If the diversity of organic matter declines due to ocean acidification or warming, the efficiency of iron cycling could weaken, reducing the ocean’s capacity to absorb CO2 and complicating national net-zero pathways. This creates a feedback loop where diminished nutrient bioavailability accelerates atmospheric warming, undermining the very assumptions that inform long-term emissions budgets and adaptation planning.
The management of marine protected areas (MPAs), as well as the design of new high-seas conservation measures under emerging global agreements, now requires a deeper integration of chemical oceanography to ensure that the “invisible” infrastructure of organic ligands is preserved. That includes incorporating iron-DOM dynamics into environmental impact assessments for deep-sea mining, large-scale offshore energy projects, and experimental carbon-dioxide removal initiatives.
Risk Factors in Marine Biogeochemistry
The stability of iron availability is threatened by several systemic pressures that alter the composition of dissolved organic matter and, with it, the reliability of the ocean’s climate service:
- Ocean Acidification: Changes in pH alter the binding affinity of organic ligands, potentially shifting iron into forms that are less bioavailable and complicating efforts to forecast ecosystem responses.
- Thermal Stratification: Warming surface waters reduce vertical mixing and the upwelling of nutrient-rich deep waters, increasing reliance on the existing organic ligand pool and narrowing the margin for policy missteps on coastal pollution and runoff.

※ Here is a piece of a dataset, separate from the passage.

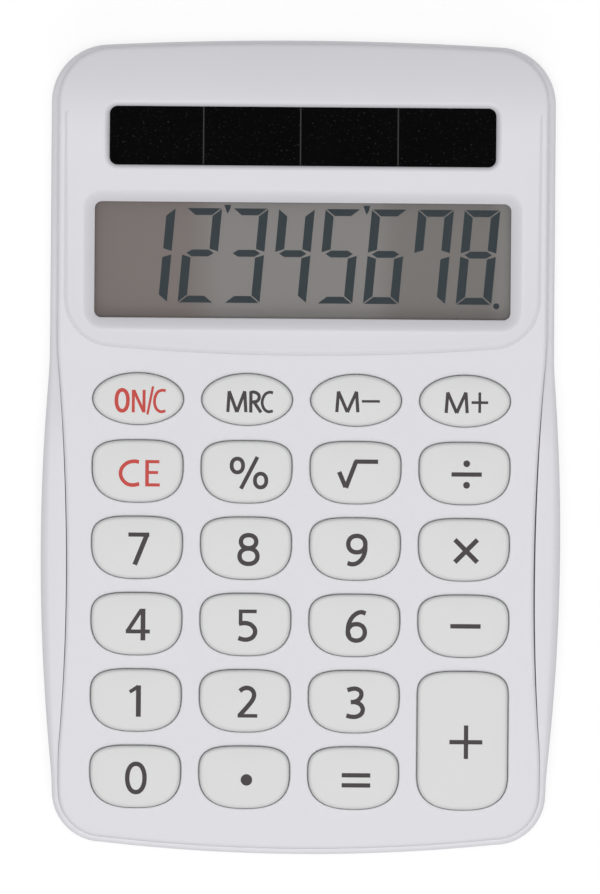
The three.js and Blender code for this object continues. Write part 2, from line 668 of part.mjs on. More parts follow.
function rearCover() {
  const body = solid(stacked(shellOutline, [
    [SHELL_FOOT_ROUND, FOOT_STAND],
    [SHELL_FOOT_ROUND / 3, FOOT_STAND + SHELL_FOOT_ROUND / 3],
    [0, FOOT_STAND + SHELL_FOOT_ROUND],
    [0, (y) => rimHeight(y) - SHELL_EDGE_ROUND],
    [SHELL_EDGE_ROUND / 4, (y) => rimHeight(y) - SHELL_EDGE_ROUND / 3],
    [SHELL_EDGE_ROUND, rimHeight],
  ]));
  const lowHollow = stacked(coverOutline, [[LEDGE_WIDTH, SHELL_FLOOR], [LEDGE_WIDTH, LEDGE + OVERRUN]]);
  const highHollow = stacked(coverOutline, [[-SEAM_GAP, LEDGE], [-SEAM_GAP, FACE + OVERRUN]]);
  const root = SHELL_FLOOR - PANEL_DEPTH;
  const bosses = CASE_SCREWS.map(([x, y]) => rod(x, y, SHELL_BOSS_RADIUS, root, BOSS_FOOT));
  const posts = [];
  const rowGap = (row) => KEYS_LOW + KEY_HEIGHT / 2 + (row + 1 / 2) * ROW_PITCH;
  for (const y of [rowGap(0), rowGap(2), WINDOW_Y]) {
    for (const side of SIDES) {
      posts.push(rod(side * COLUMN_PITCH, y, POST_RADIUS, root, BOARD_BOTTOM));
    }
  }
  posts.push(rod(0, rowGap(1), POST_RADIUS, root, BOARD_BOTTOM));
  const screwHoles = CASE_SCREWS.flatMap(([x, y]) => [
    rod(x, y, SCREW_HEAD_RADIUS + HEAD_RECESS_GAP, FOOT_STAND - OVERRUN, SHELL_FLOOR),
    rod(x, y, SCREW_RADIUS + SCREW_CLEARANCE, SHELL_FLOOR - OVERRUN, BOSS_FOOT + OVERRUN),
  ]);
  const footHoles = FEET.map(([x, y]) =>
    rod(x, y, FOOT_RADIUS + FOOT_RECESS_GAP, FOOT_STAND - OVERRUN, FOOT_STAND + FOOT_RECESS_DEPTH),
  );
  const panel = stacked(roundedRectangle(PANEL_WIDTH, PANEL_LENGTH, PANEL_CORNER), [
    [0, FOOT_STAND - OVERRUN],
    [0, FOOT_STAND + PANEL_DEPTH],
  ]);
  const wellRadius = BOSS_RADIUS + SEAM_GAP;
  const bossWells = [
    ...CASE_SCREWS.map(([x, y]) => rod(x, y, wellRadius, BOSS_FOOT, LEDGE + OVERRUN)),
    ...BOARD_SCREWS.map(([x, y]) => rod(x, y, wellRadius, BOARD_TOP, LEDGE + OVERRUN)),
  ];
  const tray = cutFrom(body, [lowHollow, highHollow, ...bossWells]);
  return geometryOf(cutFrom(joined(tray, [...bosses, ...posts]), [...screwHoles, ...footHoles, panel]));
}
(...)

- Anthropogenic Pollution: The introduction of synthetic chelators, industrial discharges, and poorly regulated coastal development can disrupt the natural molecular diversity of the water column, creating local biogeochemical regimes that diverge from climate-model assumptions.
- Deoxygenation: Expanding oxygen minimum zones (OMZs) change the redox state of iron, altering how it interacts with organic complexes and potentially shifting productivity hotspots beyond established management boundaries.
Ensuring the integrity of these chemical cycles is essential for the global maritime environment and for the agencies that oversee it, from national fisheries regulators to the National Oceanic and Atmospheric Administration. The productivity of higher trophic levels, including commercial fisheries, depends directly on the baseline efficiency of the iron-organic matter interface-and, increasingly, so does the credibility of the climate pledges and food-security strategies built on the assumption that the ocean will keep absorbing carbon at anything like today’s rate.